> -----Original Message-----
> From: Markus Kuhn [mailto:[EMAIL PROTECTED]]
...
> Florian Weimer wrote on 2000-08-10 09:37 UTC:
> > The problem is the C API: You can't query character properties of
> > surrogate pairs using isupper() and friends.
And you cannot query properties of non-ASCII characters using the
isupper() 'and friends' on isolated UTF-8 code units, since only
an ASCII character fit in a single UTF-8 code unit, none of the
other characters fit. Same problem.
> Make sure to appreciate that this problem is quite likely purely
> academic anyway. Nobody will be seriously interested, whether anything
> outside the BMP is uppercase or lowercase. The stuff outside the BMP is
> so far away in semantics from normal alphabets with equivalent upper and
> lower case pairs that these simple ASCII concepts of the C API fail
> there anyway.

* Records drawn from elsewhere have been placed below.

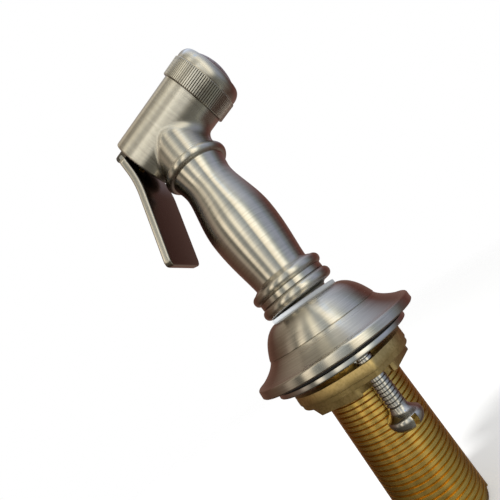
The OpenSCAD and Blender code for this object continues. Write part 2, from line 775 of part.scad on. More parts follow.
// One ring of the spring's wire, square to the coil
function wire_ring(i) = let (
    turn = 360 * i / spring_steps,
    at = spring_low + (spring_high - spring_low) * i / (spring_turns * spring_steps))
    [for (s = [0:spring_sides - 1]) let (
        r = spring_r + spring_wire_r * cos(360 * s / spring_sides))
        [r * cos(turn), r * sin(turn), at + spring_wire_r * sin(360 * s / spring_sides)]];

module valve_spring() {
    last = spring_turns * spring_steps;
    points = [for (i = [0:last]) each wire_ring(i)];
    faces = concat(
        [[for (s = [0:spring_sides - 1]) s]],
        [for (i = [0:last - 1]) for (s = [0:spring_sides - 1]) let (
            a = i * spring_sides + s,
            b = i * spring_sides + (s + 1) % spring_sides)
            each [[a, a + spring_sides, b + spring_sides], [a, b + spring_sides, b]]],
        [[for (s = [spring_sides - 1:-1:0]) last * spring_sides + s]]);
    color("#b9bcc0") on_barrel() polyhedron(points, faces);
}

// ---- Nozzle ----

module nozzle_cap() {
    flute = 360 / knurl_count;
    color("#b4afa4") on_barrel() difference() {
        union() {
            translate([0, 0, cap_rear]) linear_extrude(knurl_len) polygon(
                [for (i = [0:knurl_count - 1]) each [
                    knurl_r * [cos(i * flute), sin(i * flute)],
                    (knurl_r - knurl_depth) * [cos((i + 0.5) * flute), sin((i + 0.5) * flute)]]]);
            rotate_extrude() polygon(concat(
                [[0, knurl_front - cut], [cap_r, knurl_front - cut]],
                arc([cap_rim_r, shoulder_rear], [cap_r - cap_rim_r, cap_shoulder], 0, 90, 14),
                [[0, cap_front]]));
        }
        translate([0, 0, cap_rear - cut])
            cylinder(r = cap_spigot_r + eps, h = cut + cap_stop - cap_rear);
        translate([0, 0, cap_stop - cut])
            cylinder(r = face_r - face_lip, h = cap_front - cap_stop + 2 * cut);
        translate([0, 0, face_seat])
            cylinder(r = face_r + eps, h = cap_front - face_seat + cut);
    }
}

module face_gasket() {
    color("#2a2a2b") on_barrel()
        tube(cap_spigot_r - 0.1, disc_bore_r, cap_stop - face_gasket_t, cap_stop);
}

module spray_face() {
    dome_angle = asin(face_r / face_ball_r);
    low_r = face_ball_r - face_t;
    low_angle = asin((face_r - face_lip) / low_r);
    centre = face_edge + face_dome - face_ball_r;
    color("#bcbab4") on_barrel() difference() {
        rotate_extrude() polygon(concat(
            arc([0, centre], [face_ball_r, face_ball_r], 90 - dome_angle, 90, 10),
            arc([0, centre], [low_r, low_r], 90, 90 - low_angle, 8),
            [[face_r - face_lip, face_seat], [face_r, face_seat]]));
        for (ring = [0:3])
            for (i = [0:jets(ring) - 1])
                rotate([0, 0, i * 360 / jets(ring)])
                    translate([jet_ring * ring, 0, face_seat - cut])
                        cylinder(r = jet_r, h = cap_front, $fn = 16);
    }
}

// Spray holes on each ring: one in the middle, then as many as the ring takes
function jets(ring) = ring == 0 ? 1 : round(5.5 * ring);

escutcheon_base();
escutcheon_top();
shank();
ring_nut();
base_gasket();
guide_bush();
clamp_washer();
lock_nut();
jack_screws();
hose_coupling();
inlet_washer();
filter_screen();
handle_sleeve();
water_tube();
tube_seals();
head_body();
rear_bonnet();
stem_seals();
valve_seat();
flow_disc();
lever_pin();
lever();
valve_stem();
seat_washer();
valve_spring();
nozzle_cap();
face_gasket();
spray_face();
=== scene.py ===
"""Deck-mounted hand sprayer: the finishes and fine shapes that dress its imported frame.

Outlines are in millimetres, as (radius, height) in one of three frames: the holder's, which is the row frame,
the handset's, which leans on its seat, and the barrel's, which runs along the spray.
"""

import json
import math
from contextlib import contextmanager
from functools import cache

import bmesh
import bpy
import numpy as np
from bpy.props import FloatProperty, FloatVectorProperty, IntProperty, PointerProperty
from mathutils import Matrix, Vector
from mathutils.geometry import delaunay_2d_cdt


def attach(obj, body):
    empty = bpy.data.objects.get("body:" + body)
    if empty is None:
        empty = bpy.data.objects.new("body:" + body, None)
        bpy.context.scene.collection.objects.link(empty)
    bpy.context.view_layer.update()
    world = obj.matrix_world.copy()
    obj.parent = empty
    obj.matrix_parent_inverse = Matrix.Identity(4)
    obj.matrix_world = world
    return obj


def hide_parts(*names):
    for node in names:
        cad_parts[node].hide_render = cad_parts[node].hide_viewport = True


bl_info = {
    "name": "Deck Hand Sprayer",
    "version": (1, 0, 0),
    "blender": (4, 5, 0),
    "location": "3D Viewport > Sidebar > Sprayer",
    "description": "Dresses the frame of a deck-mounted hand sprayer with its finishes and fine shapes",
    "category": "Object",
}

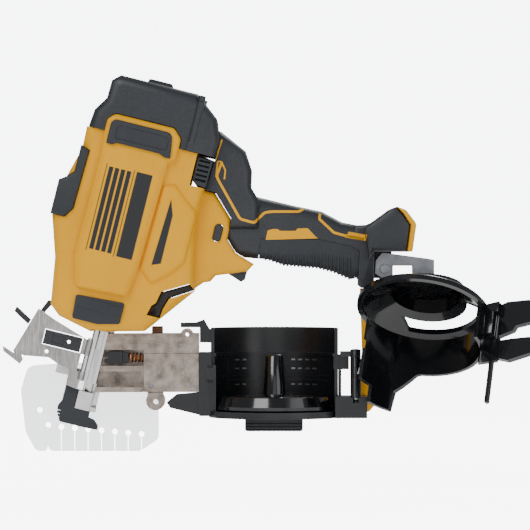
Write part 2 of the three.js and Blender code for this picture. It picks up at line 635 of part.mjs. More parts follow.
function drawFeedPawl() {
  const body = join(box(24, 36, -7.5, 3, 52, 63), box(35, 41, -5, 2, 53, 62));
  const fork = [53.2, 58.6].map((z) => box(20.8, 25, -7.5, 2, z, z + 3));
  return join(body, ...fork);
}

function drawDepthWheel() {
  const flutes = Array.from({ length: 12 }, (_, i) =>
    bar(0.7, [60, 5.6, 0], [70.5, 5.6, 0], 6).rotate([30 * i, 0, 0]).translate([0, 0, 78.6]));
  return cut(disc(5.5, 60.5, 69.7, 'x', [0, 0, 78.6], 24), ...flutes);
}

function drawShield() {
  const right = plate([[-20, 52], [-30, -13, 4], [-26, -22, 4], [50, -22, 10], [65.5, -12, 6], [65.5, 40, 6],
    [58, 54, 4]], 19.9, 21.9);
  const left = plate([[-19, 52], [-45, 50, 8], [-51, 30, 8], [-47, -6, 12], [-38, -22, 6], [-28, -22, 3],
    [-29.5, -10]], 19.9, 21.9);
  const holes = Array.from({ length: 7 }, (_, i) => [-16.8 + 11.3 * i, -1.7 - i]);
  const drilled = [...holes, [-27.7, 0], [-35, 12.6]].map(([x, z]) => bar(2.5, [x, 15, z], [x, 25, z], 12));
  const slits = holes.map(([x, z]) => box(x - 0.4, x + 0.4, 15, 25, -30, z));
  return cut(join(right, left), ...drilled, ...slits);
}

function drawCanister() {
  const { x, inner, outer, base, top } = CANISTER;
  const back = box(-400, 600, 0, 200, -100, 200);
  const wall = join(
    ring(inner, outer, base - 1, top, 'z', [x, 0, 0], ROUND),
    ring(inner - 1.5, inner + 1, 58.5, 61, 'z', [x, 0, 0], ROUND),
  ).intersect(back);
  const floor = disc(outer + 1.5, 7.5, base, 'z', [x, 0, 0], ROUND);
  const frontPost = cut(
    box(100.3, 116, -12, 16, 8.7, 62),
    box(107, 112, -20, -8, 49, 51.4), box(107, 112, -20, -8, 37, 39.4),
    disc(inner, base, 90, 'z', [x, 0, 0], ROUND),
    cut(ring(inner - 1, outer + 0.6, 51.4, 90, 'z', [x, 0, 0], ROUND), back),
  );
  const frontArm = plate([[73, 20], [81, 26.4], [100, 28.1], [104, 28.1], [104, 8.7], [76, 15.5]],
    NOSE_FRONT, 16);
  const topBracket = plate([[84.5, 82.8], [84.5, 86.8], [97, 86.8], [104, 89.4], [108.6, 81.5], [116, 79.4],
    [116, 70], [100.6, 70], [100.6, 82.8]], 1, 14);
  const hingeLugs = join(
    box(213, 226, 2, 12, 47.5, 60),
    box(218.5, 228, -16, 8, 58.4, 62.8),
    box(217, 219.6, 2.4, 5, 20, 50),
    cut(box(214, 240.6, -26, 10, 7.5, 25.6), cut(disc(outer + 0.8, 0, 90, 'z', [x, 0, 0], ROUND), back),
      disc(inner, 0, 90, 'z', [x, 0, 0], ROUND)),
  );
  const knuckles = join(knuckleAt(24, 39.6), knuckleAt(58, 64));
  const passage = box(96, 122, -7, 3.2, 29, 58);
  return cut(
    join(wall, floor, frontPost, frontArm, cut(topBracket, disc(inner, 0, 90, 'z', [x, 0, 0], ROUND)),
      hingeLugs, knuckles),
    passage,
    hingeBar(2.5, 20, 70),
    bar(2.6, [64, -20, 22], [64, 20, 22], 12),
  );
}

function alongHinge(z) {
  return COVER_HINGE.clone().addScaledVector(COVER_AXIS, (z - COVER_HINGE.z) / COVER_AXIS.z).toArray();
}
const hingeBar = (radius, z0, z1) => bar(radius, alongHinge(z0), alongHinge(z1), 16);
const knuckleAt = (z0, z1) => hingeBar(4.5, z0, z1);

function drawPlatform() {
  const { x, inner } = CANISTER;
  const plateau = turned([
    [0, 14], [inner - 1.2, 14], [inner - 1.2, 17], [inner - 4, 25], [inner - 7, 26], [9.6, 26.4], [7.6, 58],
    [6, 60], [0, 60],
  ], 'z', [x, 0, 0], ROUND);
  return plateau;
}

function drawCanisterFoot() {
  const ridges = [1, 3.6, 6.2].map((z) => box(130, 200, -25, -22.4, z - 3.4, z - 2.4));
  return cut(plate([[138.7, 7.2], [187, 7.2], [187, -3.4, 2], [138.7, -3.4, 2]], -24, 24), ...ridges);
}

// The cover as it closes over the coil: near half wall, coned top with a sloped cup, prongs at its free end.
function drawClosedCover() {
  const { x, inner, outer, base } = CANISTER;
  const near = box(-400, 600, -200, -0.6, -100, 400);
  const wall = cut(
    ring(inner, outer, base + 0.4, 84, 'z', [x, 0, 0], ROUND).intersect(near),
    plate([[203.5, 0], [201, 32, 4], [187, 52, 6], [90, 52], [90, 0]], -100, 0),
    box(214.5, 230, -60, 0, 0, 26.4), box(214.5, 230, -60, 0, 57, 66),
    box(200, 230, -15, 0, 0, 28.5),
  );
  const cone = turned([
    [28.5, 98.4], [28.5, 101.4], [31, 101.6], [outer, 88.6], [outer + 1.5, 87], [outer + 1.5, 82.8],
    [inner, 82.8], [inner, 85.5], [28.5, 98.4],
  ], 'z', [x, 0, 0], ROUND);
  const above = (drop) => box(-100, 100, -100, 100, 0, 100)
    .rotate([-CUP_SLOPE, 0, 0]).translate([x, 0, CUP_MIDDLE - drop]);
  const cup = cut(
    cut(disc(31, 98.6, 130, 'z', [x, 0, 0], ROUND), above(0)),
    cut(disc(28.5, 90, 130, 'z', [x, 0, 0], ROUND), above(2.4)),
  );
  const roof = join(cone, cup);
  const slot = cut(
    ring(35.5, 46, 70, 120, 'z', [x, 0, 0], ROUND),
    box(-400, 600, -14, 200, 0, 200),
    box(x + 31, 600, -200, 200, 0, 200),
  );
  const flange = join(
    box(101, 112.4, -25, -21.5, 40, 92),
    box(104.4, 107.4, -25, -21, 2, 42),
    plate([[102, 92], [96, 94], [76, 93], [68, 86], [70, 72], [86, 70], [88, 66], [102, 62]], -25, -20),
    plate([[102, 58], [86, 58], [72, 57.4], [69, 52], [70, 42], [90, 38], [102, 42]], -25, -20),
    plate([[101, 92], [101, 82.8], [120, 82.8], [120, 90]], -25, -14),
  );
  const web = cut(box(104, 124, -25, -14, 40, 84), disc(inner + 0.01, 0, 120, 'z', [x, 0, 0], ROUND),
    box(90, 104.6, -19.6, 0, 0, 100), box(90, 116.4, -21.5, 0, 0, 63));
  const leaf = join(
    cut(box(208, 229, -21.5, -16, 42.2, 56), disc(inner, 0, 120, 'z', [x, 0, 0], ROUND)),
    knuckleAt(40, 57.6),
  );
  return cut(join(wall, cut(roof, slot), flange, web, leaf), hingeBar(2.5, 20, 70));
}

function magazineUnit() {
  return group(
    mesh('feed_block', drawFeedBlock(), CAST),
    mesh('feed_cover_plate', cut(box(54, 99.8, NOSE_FRONT, NOSE_FRONT + 1.7, 29, 61),
      bar(1.9, [60, -20, 34], [60, 0, 34], 12), bar(1.9, [94, -20, 34], [94, 0, 34], 12)), CAST),
    mesh('feed_pawl', drawFeedPawl(), SATIN_BLACK),
    mesh('feed_spring', spring([41.4, -1.2, 57.6], 15, 5, 3.8, 0.6), COPPER),
    mesh('depth_wheel', drawDepthWheel(), BRONZE),
    mesh('debris_shield', drawShield(), CLEAR),
    mesh('canister_body', drawCanister(), SATIN_BLACK),
    mesh('canister_foot', drawCanisterFoot(), RUBBER),
    mesh('nail_platform', drawPlatform(), GLOSS_BLACK),
    mesh('cover_hinge_pin', hingeBar(2.1, 23, 63.6), CHROME),
  );
}

// The cover hangs in a turned group on its leaning hinge, swung to its open stop.
function coverUnit() {
  const hinge = group(mesh('canister_cover', drawClosedCover(), GLOSS_BLACK));
  hinge.children[0].position.copy(COVER_HINGE).negate();
  hinge.rotateOnAxis(COVER_AXIS, COVER_OPEN);
  hinge.position.copy(COVER_HINGE);
  return hinge;
}

// ---- the nailer, its origin at the centre of the grip --------------------------------------------------

const leaning = driveUnit();
leaning.rotation.y = TILT;
const nailer = group(leaning, handleUnit(), magazineUnit(), coverUnit());
nailer.position.copy(GRIP_CENTRE).negate();

export default nailer;
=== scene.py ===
# %% [markdown]
# # A cordless coil roofing nailer, dressed
# The working model of the tool arrives as a fixed frame: every casing, pin and blade where it belongs.
# This lesson gives each of them its finish, and builds the pieces whose look needs finer surfaces than
# the frame has. Everything is in metres, with the origin at the centre of the grip, X to the back of the
# handle, Y to the tool's right side and Z up.

# %% Load the frame
import json
import math

import bmesh
import bpy
import numpy as np
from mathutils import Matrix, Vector
from mathutils.bvhtree import BVHTree


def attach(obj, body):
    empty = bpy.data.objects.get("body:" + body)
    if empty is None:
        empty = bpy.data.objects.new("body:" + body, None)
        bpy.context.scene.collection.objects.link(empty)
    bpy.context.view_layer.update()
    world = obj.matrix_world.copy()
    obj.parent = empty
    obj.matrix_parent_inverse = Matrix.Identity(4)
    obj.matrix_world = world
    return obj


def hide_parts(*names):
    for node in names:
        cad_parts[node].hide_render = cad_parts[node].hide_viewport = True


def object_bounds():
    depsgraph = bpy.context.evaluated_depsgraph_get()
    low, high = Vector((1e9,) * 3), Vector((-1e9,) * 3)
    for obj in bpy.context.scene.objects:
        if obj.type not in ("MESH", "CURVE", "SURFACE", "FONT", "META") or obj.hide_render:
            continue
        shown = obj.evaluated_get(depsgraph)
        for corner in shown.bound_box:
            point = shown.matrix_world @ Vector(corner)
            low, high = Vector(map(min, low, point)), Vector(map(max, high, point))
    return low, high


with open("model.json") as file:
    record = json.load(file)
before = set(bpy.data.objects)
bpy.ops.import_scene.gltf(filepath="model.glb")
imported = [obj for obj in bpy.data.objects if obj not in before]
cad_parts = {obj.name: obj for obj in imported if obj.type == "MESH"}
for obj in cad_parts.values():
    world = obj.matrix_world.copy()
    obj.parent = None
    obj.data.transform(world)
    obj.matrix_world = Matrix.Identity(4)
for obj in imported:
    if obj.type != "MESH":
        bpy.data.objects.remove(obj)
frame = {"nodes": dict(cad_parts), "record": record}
cad_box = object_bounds()
nodes = frame["nodes"]
print("nodes in the frame:", len(nodes))

# %% [markdown]
# ## Two rulers
# The handle and magazine stand level, but the drive unit leans back by 14 degrees. Its pieces are easiest
# to describe along its own axis, so one ruler measures level places and the other measures places along
# the leaning unit. Both start at the nose tip and count in millimetres, as a maker's drawing does.

# %% Rulers from the nose tip
MM = 0.001
LEAN = math.radians(14)
NOSE_TIP = np.array([-195.0, 0.0, -158.0])


def level(x, y, z):
    """The place x, y, z in millimetres from the nose tip, in metres from the grip's centre."""
    place = np.stack(np.broadcast_arrays(x, y, z), axis=-1).astype(float)
    return (place + NOSE_TIP) * MM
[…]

What is toupper() doing for mathematical variables (speed
> "v" has absolutely nothing to do with volume "V" in physics or
> mathematics and the two must not be normalized or converted into each
> other!), hieroglyphics, Etruscan, Klingon, Tengwar, etc.?
>
> If the <ctype.h> functions (isspace(), etc.) make any sense on a
> character, it will most likely find its way into the BMP anyway.
There is absolutely nothing preventing "off-BMP" characters to come
in case pairs.
Kind regards
/kent k